- Exercise inputs
+++++
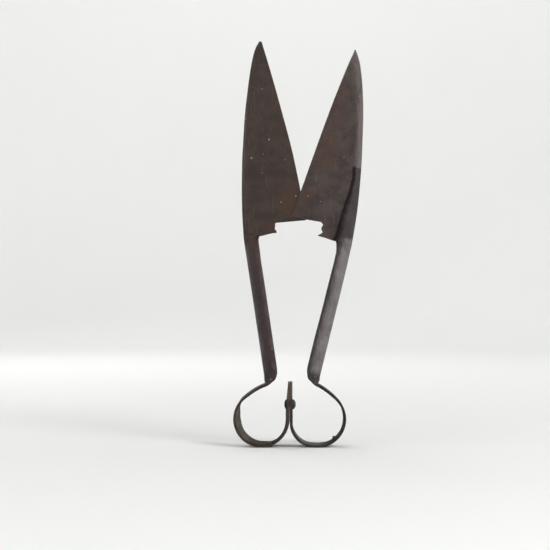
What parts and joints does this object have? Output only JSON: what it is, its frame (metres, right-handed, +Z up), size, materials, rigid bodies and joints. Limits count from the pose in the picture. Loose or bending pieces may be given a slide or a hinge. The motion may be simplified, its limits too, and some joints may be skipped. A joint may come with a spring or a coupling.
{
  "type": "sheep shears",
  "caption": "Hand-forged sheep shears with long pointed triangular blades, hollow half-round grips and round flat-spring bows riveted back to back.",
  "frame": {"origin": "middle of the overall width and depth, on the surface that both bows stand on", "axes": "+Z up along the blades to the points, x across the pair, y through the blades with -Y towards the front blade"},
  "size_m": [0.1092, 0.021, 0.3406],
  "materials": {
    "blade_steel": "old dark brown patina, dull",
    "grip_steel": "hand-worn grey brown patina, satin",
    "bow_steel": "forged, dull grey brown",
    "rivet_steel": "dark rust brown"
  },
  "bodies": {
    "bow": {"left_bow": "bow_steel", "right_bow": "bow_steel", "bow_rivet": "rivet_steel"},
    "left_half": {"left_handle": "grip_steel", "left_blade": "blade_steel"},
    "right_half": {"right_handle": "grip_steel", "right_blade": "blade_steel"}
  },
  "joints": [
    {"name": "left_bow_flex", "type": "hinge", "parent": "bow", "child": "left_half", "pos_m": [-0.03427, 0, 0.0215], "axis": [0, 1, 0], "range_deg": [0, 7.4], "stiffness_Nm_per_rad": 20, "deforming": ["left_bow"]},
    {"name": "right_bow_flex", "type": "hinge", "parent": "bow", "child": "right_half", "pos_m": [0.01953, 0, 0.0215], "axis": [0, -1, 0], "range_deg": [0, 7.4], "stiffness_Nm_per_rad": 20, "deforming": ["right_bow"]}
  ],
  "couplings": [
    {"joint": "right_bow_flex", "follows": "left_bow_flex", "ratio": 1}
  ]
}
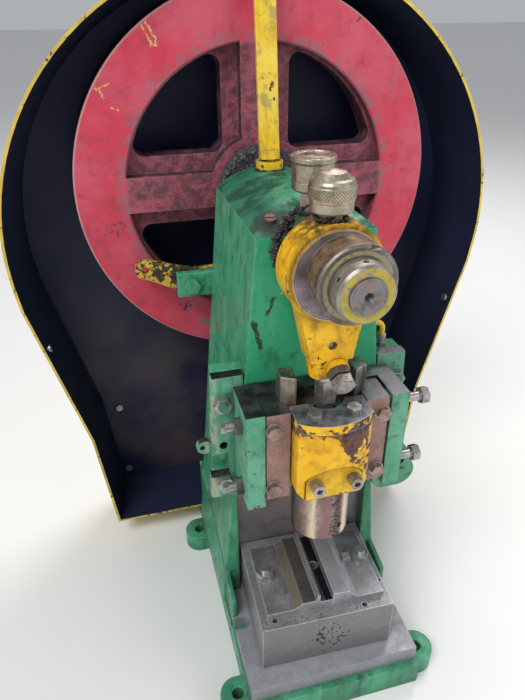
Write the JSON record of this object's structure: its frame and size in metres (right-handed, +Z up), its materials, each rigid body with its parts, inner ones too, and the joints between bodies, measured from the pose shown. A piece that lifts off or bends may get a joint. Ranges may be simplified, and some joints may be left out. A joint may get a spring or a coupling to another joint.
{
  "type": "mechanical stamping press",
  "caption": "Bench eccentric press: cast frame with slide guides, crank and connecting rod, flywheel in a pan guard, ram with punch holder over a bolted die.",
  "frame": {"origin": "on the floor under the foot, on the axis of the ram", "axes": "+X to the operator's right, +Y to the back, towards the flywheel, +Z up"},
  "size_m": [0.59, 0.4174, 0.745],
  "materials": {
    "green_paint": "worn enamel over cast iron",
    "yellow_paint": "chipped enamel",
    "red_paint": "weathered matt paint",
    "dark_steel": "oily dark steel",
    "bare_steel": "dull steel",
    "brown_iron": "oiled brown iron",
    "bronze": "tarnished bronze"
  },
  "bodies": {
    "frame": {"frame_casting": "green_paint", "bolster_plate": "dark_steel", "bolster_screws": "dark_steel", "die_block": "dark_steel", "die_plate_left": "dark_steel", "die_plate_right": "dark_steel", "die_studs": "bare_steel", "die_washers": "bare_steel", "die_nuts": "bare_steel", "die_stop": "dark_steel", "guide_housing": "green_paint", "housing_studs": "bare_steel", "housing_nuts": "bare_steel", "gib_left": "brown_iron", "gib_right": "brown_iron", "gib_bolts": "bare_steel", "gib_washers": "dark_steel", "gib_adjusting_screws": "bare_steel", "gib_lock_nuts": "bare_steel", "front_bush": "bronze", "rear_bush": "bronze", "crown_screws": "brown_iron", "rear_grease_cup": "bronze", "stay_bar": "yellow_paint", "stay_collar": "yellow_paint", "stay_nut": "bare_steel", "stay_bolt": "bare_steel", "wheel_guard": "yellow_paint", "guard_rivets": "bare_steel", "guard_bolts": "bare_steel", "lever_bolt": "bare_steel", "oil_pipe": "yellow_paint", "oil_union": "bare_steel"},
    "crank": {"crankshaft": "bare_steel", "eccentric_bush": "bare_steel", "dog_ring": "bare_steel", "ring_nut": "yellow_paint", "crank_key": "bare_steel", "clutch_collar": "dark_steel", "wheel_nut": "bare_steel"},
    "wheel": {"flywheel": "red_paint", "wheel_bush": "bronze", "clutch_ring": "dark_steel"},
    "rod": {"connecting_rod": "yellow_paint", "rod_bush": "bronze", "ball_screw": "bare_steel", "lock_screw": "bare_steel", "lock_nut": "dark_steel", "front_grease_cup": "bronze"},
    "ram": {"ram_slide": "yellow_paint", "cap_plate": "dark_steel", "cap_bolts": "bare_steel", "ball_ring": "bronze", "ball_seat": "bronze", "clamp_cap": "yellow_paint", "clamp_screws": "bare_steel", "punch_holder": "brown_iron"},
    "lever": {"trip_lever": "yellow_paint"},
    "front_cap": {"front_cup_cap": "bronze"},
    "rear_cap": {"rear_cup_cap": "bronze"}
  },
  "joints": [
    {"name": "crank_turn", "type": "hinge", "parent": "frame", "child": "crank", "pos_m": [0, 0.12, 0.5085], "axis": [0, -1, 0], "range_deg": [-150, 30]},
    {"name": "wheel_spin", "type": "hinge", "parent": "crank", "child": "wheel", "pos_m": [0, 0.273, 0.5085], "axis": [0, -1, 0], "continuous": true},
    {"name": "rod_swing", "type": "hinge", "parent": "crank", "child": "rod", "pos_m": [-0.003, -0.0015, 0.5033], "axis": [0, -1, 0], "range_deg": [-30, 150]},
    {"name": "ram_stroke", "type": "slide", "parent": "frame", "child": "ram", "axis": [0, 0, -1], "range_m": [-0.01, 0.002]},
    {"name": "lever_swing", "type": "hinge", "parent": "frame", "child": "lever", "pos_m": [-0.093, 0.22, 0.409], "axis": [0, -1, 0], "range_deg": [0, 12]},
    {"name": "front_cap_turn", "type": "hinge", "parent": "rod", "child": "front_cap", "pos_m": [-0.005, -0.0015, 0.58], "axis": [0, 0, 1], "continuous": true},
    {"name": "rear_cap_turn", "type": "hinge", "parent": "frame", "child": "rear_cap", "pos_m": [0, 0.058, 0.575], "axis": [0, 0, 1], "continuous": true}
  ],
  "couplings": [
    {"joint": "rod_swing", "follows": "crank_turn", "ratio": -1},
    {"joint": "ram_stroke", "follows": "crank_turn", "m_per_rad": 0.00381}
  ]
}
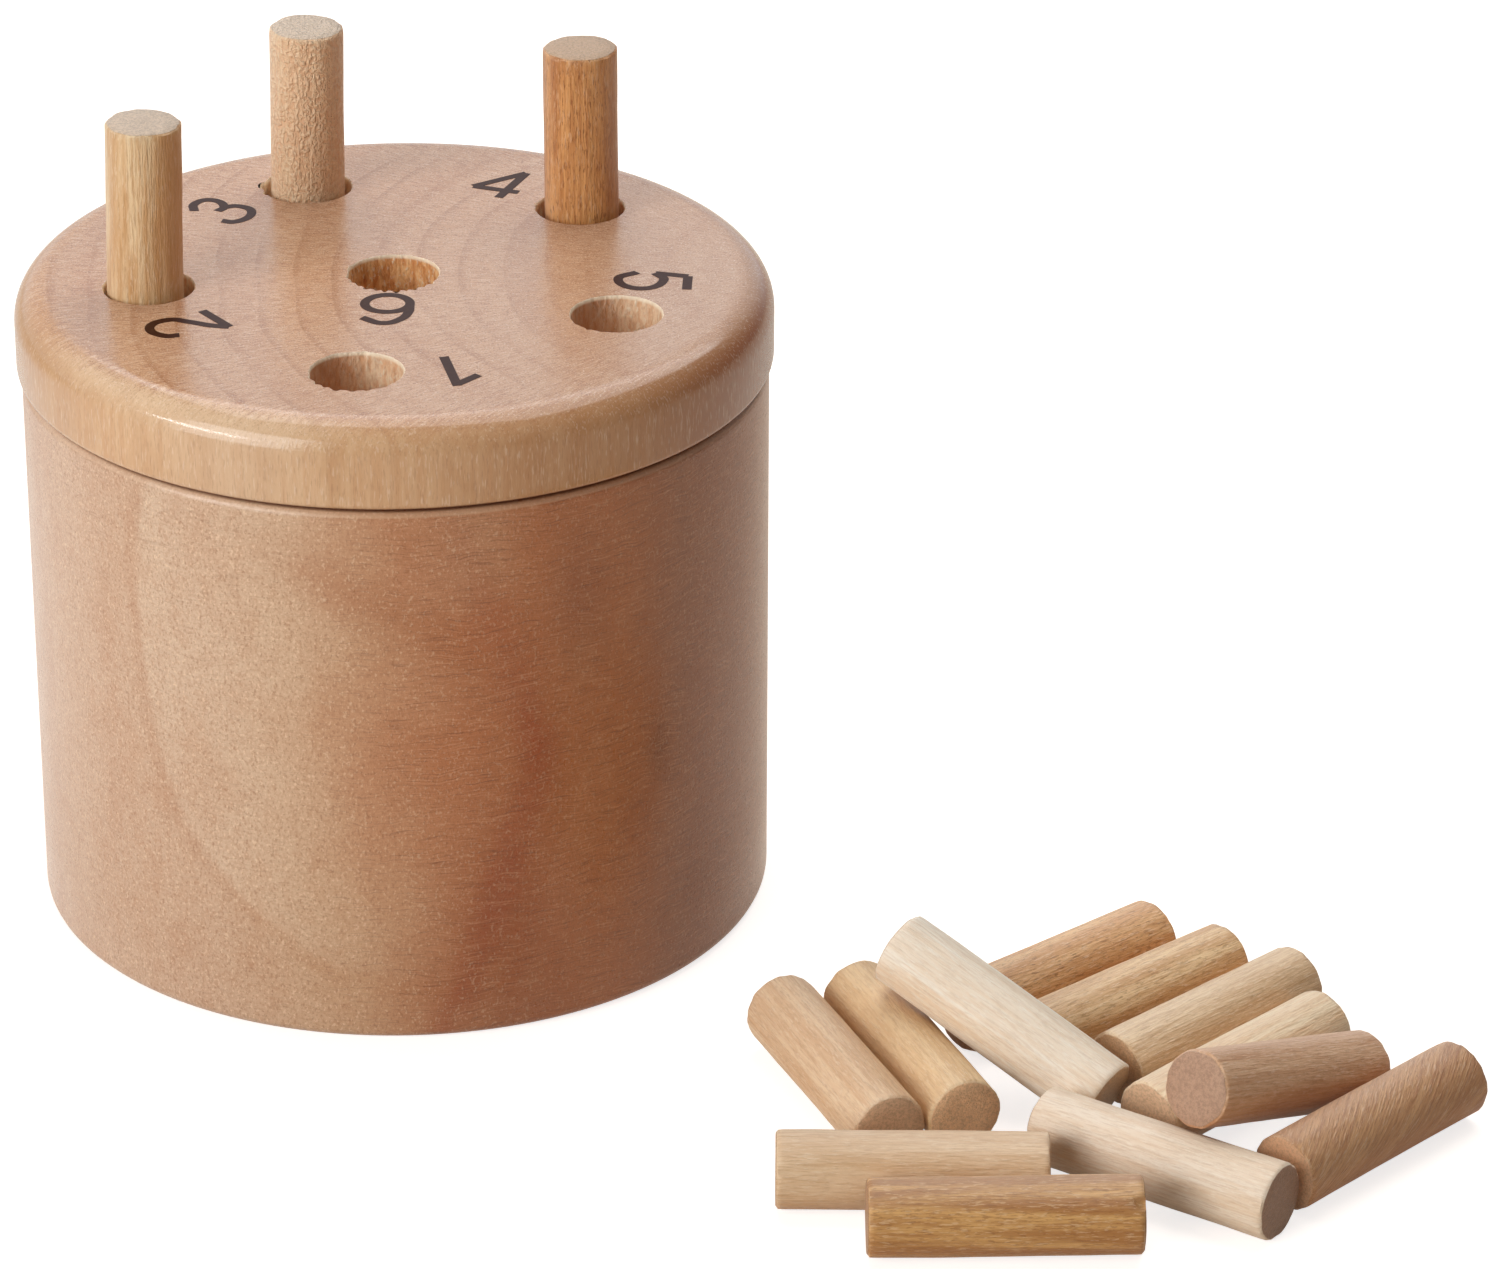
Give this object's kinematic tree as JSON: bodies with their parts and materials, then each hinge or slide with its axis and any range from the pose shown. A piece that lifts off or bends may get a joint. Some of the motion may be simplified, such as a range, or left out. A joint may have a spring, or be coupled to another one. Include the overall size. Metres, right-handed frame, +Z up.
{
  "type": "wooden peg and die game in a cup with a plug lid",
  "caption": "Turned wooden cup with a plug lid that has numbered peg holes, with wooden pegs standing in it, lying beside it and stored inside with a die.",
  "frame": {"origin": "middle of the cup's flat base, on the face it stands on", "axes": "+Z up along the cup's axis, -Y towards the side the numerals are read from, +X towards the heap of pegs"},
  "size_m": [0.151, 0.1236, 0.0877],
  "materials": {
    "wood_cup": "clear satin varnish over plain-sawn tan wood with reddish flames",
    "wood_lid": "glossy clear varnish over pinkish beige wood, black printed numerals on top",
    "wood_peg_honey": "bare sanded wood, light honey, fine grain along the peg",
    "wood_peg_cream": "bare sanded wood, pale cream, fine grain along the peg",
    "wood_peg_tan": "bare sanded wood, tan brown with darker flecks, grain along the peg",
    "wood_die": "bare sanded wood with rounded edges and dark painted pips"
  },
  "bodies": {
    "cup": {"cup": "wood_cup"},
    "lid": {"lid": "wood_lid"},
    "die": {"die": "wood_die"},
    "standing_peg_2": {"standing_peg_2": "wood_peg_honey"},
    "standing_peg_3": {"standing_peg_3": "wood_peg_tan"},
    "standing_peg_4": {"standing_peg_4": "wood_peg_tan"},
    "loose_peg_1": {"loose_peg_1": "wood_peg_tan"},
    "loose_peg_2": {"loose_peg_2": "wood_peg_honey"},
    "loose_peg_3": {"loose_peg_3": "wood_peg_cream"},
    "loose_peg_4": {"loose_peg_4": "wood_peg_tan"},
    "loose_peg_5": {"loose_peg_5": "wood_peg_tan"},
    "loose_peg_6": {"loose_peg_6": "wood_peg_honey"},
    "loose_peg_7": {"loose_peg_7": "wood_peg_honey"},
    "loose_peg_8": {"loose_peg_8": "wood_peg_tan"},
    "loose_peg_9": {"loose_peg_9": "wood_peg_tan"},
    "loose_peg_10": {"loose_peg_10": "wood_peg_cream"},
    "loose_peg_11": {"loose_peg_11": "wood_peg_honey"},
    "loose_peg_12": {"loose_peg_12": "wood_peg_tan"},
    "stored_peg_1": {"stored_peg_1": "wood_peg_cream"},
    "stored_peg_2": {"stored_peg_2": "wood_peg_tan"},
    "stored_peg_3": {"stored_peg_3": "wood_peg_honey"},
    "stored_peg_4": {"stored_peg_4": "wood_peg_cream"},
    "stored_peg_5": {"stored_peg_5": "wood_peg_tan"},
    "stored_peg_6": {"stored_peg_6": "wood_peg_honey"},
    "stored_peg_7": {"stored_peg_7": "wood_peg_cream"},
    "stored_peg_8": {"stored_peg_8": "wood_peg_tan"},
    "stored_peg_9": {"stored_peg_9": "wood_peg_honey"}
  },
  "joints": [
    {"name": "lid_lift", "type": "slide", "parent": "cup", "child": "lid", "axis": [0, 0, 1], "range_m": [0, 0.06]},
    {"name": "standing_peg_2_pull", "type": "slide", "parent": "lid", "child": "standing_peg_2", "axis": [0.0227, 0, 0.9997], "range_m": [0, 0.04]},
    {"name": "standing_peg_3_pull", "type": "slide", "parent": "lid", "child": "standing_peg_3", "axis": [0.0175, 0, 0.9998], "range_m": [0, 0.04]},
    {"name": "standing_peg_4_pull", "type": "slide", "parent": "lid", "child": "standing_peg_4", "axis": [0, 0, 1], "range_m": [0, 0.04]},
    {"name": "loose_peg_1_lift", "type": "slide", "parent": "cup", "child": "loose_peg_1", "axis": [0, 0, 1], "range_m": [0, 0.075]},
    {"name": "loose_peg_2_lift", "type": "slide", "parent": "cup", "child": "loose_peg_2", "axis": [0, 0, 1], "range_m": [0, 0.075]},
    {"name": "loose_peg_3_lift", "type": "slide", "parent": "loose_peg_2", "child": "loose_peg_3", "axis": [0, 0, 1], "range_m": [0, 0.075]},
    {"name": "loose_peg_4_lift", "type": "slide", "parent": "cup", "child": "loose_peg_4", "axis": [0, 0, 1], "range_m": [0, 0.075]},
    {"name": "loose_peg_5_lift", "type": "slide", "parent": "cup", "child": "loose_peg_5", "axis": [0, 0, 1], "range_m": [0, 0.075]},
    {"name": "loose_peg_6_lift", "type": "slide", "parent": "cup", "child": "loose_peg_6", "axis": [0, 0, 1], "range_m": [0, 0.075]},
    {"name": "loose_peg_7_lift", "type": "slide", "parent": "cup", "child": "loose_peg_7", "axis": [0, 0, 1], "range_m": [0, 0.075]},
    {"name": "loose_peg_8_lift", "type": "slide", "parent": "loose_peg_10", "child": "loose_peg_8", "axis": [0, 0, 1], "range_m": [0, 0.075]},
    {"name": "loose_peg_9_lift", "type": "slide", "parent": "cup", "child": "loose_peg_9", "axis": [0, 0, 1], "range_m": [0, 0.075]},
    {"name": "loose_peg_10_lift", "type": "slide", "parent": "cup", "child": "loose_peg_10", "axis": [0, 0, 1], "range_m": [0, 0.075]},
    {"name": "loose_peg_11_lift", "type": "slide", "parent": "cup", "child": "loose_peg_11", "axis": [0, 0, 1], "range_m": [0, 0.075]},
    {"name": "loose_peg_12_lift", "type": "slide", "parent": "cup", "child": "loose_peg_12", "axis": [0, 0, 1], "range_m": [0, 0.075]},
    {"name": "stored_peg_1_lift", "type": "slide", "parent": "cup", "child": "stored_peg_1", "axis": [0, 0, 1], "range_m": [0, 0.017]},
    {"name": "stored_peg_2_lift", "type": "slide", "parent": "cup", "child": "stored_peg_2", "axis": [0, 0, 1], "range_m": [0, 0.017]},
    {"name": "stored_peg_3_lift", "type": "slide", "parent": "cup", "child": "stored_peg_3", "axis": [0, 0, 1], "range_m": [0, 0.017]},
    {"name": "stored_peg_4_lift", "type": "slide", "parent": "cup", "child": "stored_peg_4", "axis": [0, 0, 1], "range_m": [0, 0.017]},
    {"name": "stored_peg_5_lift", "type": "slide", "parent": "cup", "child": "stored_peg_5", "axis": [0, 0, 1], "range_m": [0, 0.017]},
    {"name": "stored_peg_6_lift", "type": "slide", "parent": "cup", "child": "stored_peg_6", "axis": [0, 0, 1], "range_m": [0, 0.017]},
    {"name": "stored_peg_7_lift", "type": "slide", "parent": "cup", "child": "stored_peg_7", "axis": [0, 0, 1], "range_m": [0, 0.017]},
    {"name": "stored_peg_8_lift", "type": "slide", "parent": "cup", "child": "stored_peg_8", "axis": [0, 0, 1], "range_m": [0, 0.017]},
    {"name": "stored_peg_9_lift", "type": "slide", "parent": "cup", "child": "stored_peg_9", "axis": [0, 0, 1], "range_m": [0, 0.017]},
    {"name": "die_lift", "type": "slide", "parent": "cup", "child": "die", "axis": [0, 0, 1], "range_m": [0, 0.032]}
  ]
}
+++++
- Exercise
Reproduce every line of the listing above in which the string "bends" appears.

- Result of this exercise
Write the JSON record of this object's structure: its frame and size in metres (right-handed, +Z up), its materials, each rigid body with its parts, inner ones too, and the joints between bodies, measured from the pose shown. A piece that lifts off or bends may get a joint. Ranges may be simplified, and some joints may be left out. A joint may get a spring or a coupling to another joint.
Give this object's kinematic tree as JSON: bodies with their parts and materials, then each hinge or slide with its axis and any range from the pose shown. A piece that lifts off or bends may get a joint. Some of the motion may be simplified, such as a range, or left out. A joint may have a spring, or be coupled to another one. Include the overall size. Metres, right-handed frame, +Z up.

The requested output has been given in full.